Voici comment se répartissent les principales motivations :
- Prix : argument central, quel que soit l’âge
- Critère écologique : très présent chez les parents, surtout pour l’habillement des enfants
- Critère d’unicité : largement recherché par les amateurs de mode et de vintage
- Critère éthique : en nette progression chez les plus jeunes générations
La revente, elle aussi, s’est banalisée. Certains y trouvent une source de revenus régulière, d’autres la satisfaction de donner une seconde vie à leurs vêtements. Ce nouveau rapport au textile, entre usage raisonné, valeur retrouvée et responsabilité, s’inscrit dans une société en pleine transformation, attentive à la fois à la planète et à ses propres besoins.
Des vêtements d’occasion : un choix gagnant pour le portefeuille et la planète
La seconde main occupe désormais une place de choix : près des trois quarts des Français ont acheté un produit d’occasion en 2024. La dynamique est forte, avec une progression de 15 % par an en France. Vinted capte à lui seul une large majorité des achats d’occasion (70 % en 2020), mais les boutiques physiques ne sont pas en reste et offrent des alternatives bien réelles à la déferlante numérique.
L’argument économique est incontournable. Pour beaucoup, acheter d’occasion, c’est contourner la flambée des prix du neuf. Les familles l’ont bien compris, surtout quand il s’agit de vêtements pour enfants, dont la rotation est incessante. Mais au-delà du portefeuille, c’est la planète qui y gagne. Réduire l’impact massif d’une industrie textile responsable de milliards de tonnes d’émissions de CO₂ : voilà un mobile qui prend de l’ampleur.
Mais tout n’est pas si simple. L’effet rebond guette. En revendant, certains réinvestissent dans des vêtements neufs, entretenant sans le vouloir la spirale de la surconsommation. Le marché de particulier à particulier, dominé par le numérique, ne garantit pas à lui seul la réduction de l’empreinte carbone, même s’il allonge la durée de vie des articles. Et puis, il y a les freins : absence de garantie, confiance parfois limitée, préférence de certains pour le don, jugé plus respectueux de l’environnement que la revente.
Malgré ces limites, la seconde vie des vêtements s’impose dans le paysage de la mode éthique. Elle répond aux attentes d’une société qui doute de ses modèles passés et cherche, à tâtons, de nouveaux repères.
Comment passer à l’action et consommer la mode autrement
Pour adopter une mode plus responsable, chaque geste compte. Il s’agit de s’inscrire dans une logique d’économie circulaire, de choisir consciemment où et comment acheter, que ce soit en ligne ou en boutique physique spécialisée. Les plateformes comme Vinted, Le Bon Coin ou Vestiaire Collective multiplient les options, mais elles invitent aussi à garder un regard lucide sur ses propres habitudes : quantité des achats, qualité des articles, provenance, impact réel.

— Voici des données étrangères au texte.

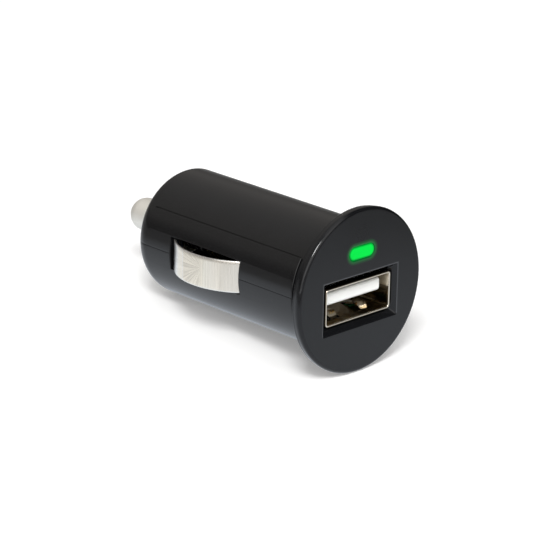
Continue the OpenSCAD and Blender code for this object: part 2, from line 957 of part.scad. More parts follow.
// The clip that holds the bead of the +X contact and joins it to the board
module contact_clip() {
    leg_in = pivot_x - clip_out;
    color([0.8, 0.66, 0.35]) {
        translate([pivot_x, pivot_y, 0])
            linear_extrude(clip_w, center = true)
                difference() {
                    circle(clip_out);
                    circle(clip_in);
                    wedge(3 * clip_out, clip_open_from, clip_open_to);
                }
        block([leg_in, pivot_y - clip_leg_w / 2, board_top],
            [leg_in + clip_t * 0.6, pivot_y + clip_leg_w / 2, 0]);
        block([leg_in - clip_foot_len, pivot_y - clip_leg_w / 2, board_top],
            [leg_in + clip_t * 0.6, pivot_y + clip_leg_w / 2, board_top + clip_t]);
    }
}

module contact_clip_right() { contact_clip(); }
module contact_clip_left() { mirror([1, 0, 0]) contact_clip(); }

// Centre pin and its spring

module centre_pin() {
    tip = barrel_len + pin_reach;
    color([0.78, 0.76, 0.72]) {
        bar_y(pin_r, collar_front, tip - pin_r);
        translate([0, tip - pin_r, 0])
            sphere(pin_r);
        bar_y(collar_r, collar_front, collar_rear);
        bar_y(guide_r, collar_front - guide_len, collar_front);
    }
}

// Height along the spring at turn t: the end coils lie closed, the others open
function coil_height(t) =
    let (run = spring_len - 2 * wire_r - 2 * face_gap, closed = 2.1 * wire_r)
    t < 1 ? closed * t
    : t > coil_turns - 1 ? run - closed * (coil_turns - t)
    : closed + (run - 2 * closed) * (t - 1) / (coil_turns - 2);

coil_steps = 20;
coil_sides = 8;

function coil_point(i, s) =
    let (
        t = i / coil_steps,
        a = 360 * t,
        r = coil_r + wire_r * cos(360 * s / coil_sides),
        h = coil_height(t) + wire_r * sin(360 * s / coil_sides))
    [r * cos(a), terminal_rear + face_gap + wire_r + h, r * sin(a)];

module pin_spring() {
    rings = coil_steps * coil_turns;
    points = [for (i = [0 : rings], s = [0 : coil_sides - 1]) coil_point(i, s)];
    sides = [for (i = [0 : rings - 1], s = [0 : coil_sides - 1])
        let (n = (s + 1) % coil_sides)
        [i * coil_sides + s, i * coil_sides + n,
            (i + 1) * coil_sides + n, (i + 1) * coil_sides + s]];
    first = [for (s = [coil_sides - 1 : -1 : 0]) s];
    last = [for (s = [0 : coil_sides - 1]) rings * coil_sides + s];
    color([0.7, 0.7, 0.7])
        polyhedron(points, concat(sides, [first, last]));
}

// The plate behind the spring, with a leg and a foot on the board
module spring_terminal() {
    color([0.8, 0.66, 0.35]) {
        bar_y(terminal_r, terminal_front, terminal_rear);
        bar_y(guide_r, terminal_rear, terminal_rear + terminal_stud_len);
        block([-terminal_leg_w / 2, terminal_front, board_top],
            [terminal_leg_w / 2, terminal_rear, 0]);
        block([-terminal_leg_w / 2, terminal_rear - terminal_foot_len, board_top],
            [terminal_leg_w / 2, terminal_rear, board_top + terminal_t]);
    }
}

upper_shell();
lower_shell();
front_cap();
indicator_led();
led_lead_left();
led_lead_right();
usb_shell();
usb_insulator();
usb_contact_1();
usb_contact_2();
usb_contact_3();
usb_contact_4();
circuit_board();
inductor_core();
inductor_winding();
input_capacitor();
output_capacitor();
controller_chip();
rectifier_diode();
chip_resistor_left();
chip_resistor_right();
chip_capacitor_left();
chip_capacitor_right();
side_contact_left();
side_contact_right();
contact_clip_left();
contact_clip_right();
centre_pin();
pin_spring();
spring_terminal();
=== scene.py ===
# %% [markdown]
# # A plug-in car charger
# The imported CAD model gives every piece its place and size. This script gives the
# pieces their looks: it builds finer meshes for what shows, and a finish for each
# piece. Shapes are made in millimetres and turned into metres when they are done,
# because Blender's tolerances and a maker's drawings both suit whole millimetres.

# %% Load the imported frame
import math

import bmesh
import bpy
from bmesh.types import BMEdge, BMVert
from mathutils import Matrix, Vector


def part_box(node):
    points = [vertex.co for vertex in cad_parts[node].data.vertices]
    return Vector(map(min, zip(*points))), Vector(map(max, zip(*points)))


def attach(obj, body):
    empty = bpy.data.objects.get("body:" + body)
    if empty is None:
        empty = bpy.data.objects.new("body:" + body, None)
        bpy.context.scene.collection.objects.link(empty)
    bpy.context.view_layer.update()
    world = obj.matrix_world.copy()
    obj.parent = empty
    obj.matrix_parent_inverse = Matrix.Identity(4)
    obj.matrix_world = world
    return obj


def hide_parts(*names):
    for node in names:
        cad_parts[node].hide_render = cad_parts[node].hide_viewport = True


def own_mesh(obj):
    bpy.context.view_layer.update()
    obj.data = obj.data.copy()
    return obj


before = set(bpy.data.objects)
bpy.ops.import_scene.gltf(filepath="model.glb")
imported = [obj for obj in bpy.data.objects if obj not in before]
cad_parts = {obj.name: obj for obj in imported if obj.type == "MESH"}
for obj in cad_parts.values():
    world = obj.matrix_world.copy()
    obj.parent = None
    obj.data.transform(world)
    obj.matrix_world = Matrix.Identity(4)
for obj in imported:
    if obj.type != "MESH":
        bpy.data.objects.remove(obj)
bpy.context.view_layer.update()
MM = 0.001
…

Quelques pistes concrètes peuvent guider la démarche :
- Opter pour la revente ou le don plutôt que pour la poubelle : le don reste la solution la moins polluante pour donner une seconde vie à un vêtement.
- S’essayer à l’upcycling : transformer ou détourner une pièce pour qu’elle serve plus longtemps.
- Se renseigner sur la traçabilité et l’empreinte écologique, même pour l’occasion.
La slow fashion, en rupture avec la fast fashion, cherche à limiter la pollution et le gaspillage. Mais consommer différemment demande plus qu’un simple changement d’adresse : il s’agit de privilégier la qualité, de limiter la quantité, d’intégrer réparation et recyclage. Ce sont ces choix, individuels et collectifs, qui dessinent une mode vraiment responsable, et qui, demain, pourraient bien transformer durablement notre façon de nous habiller.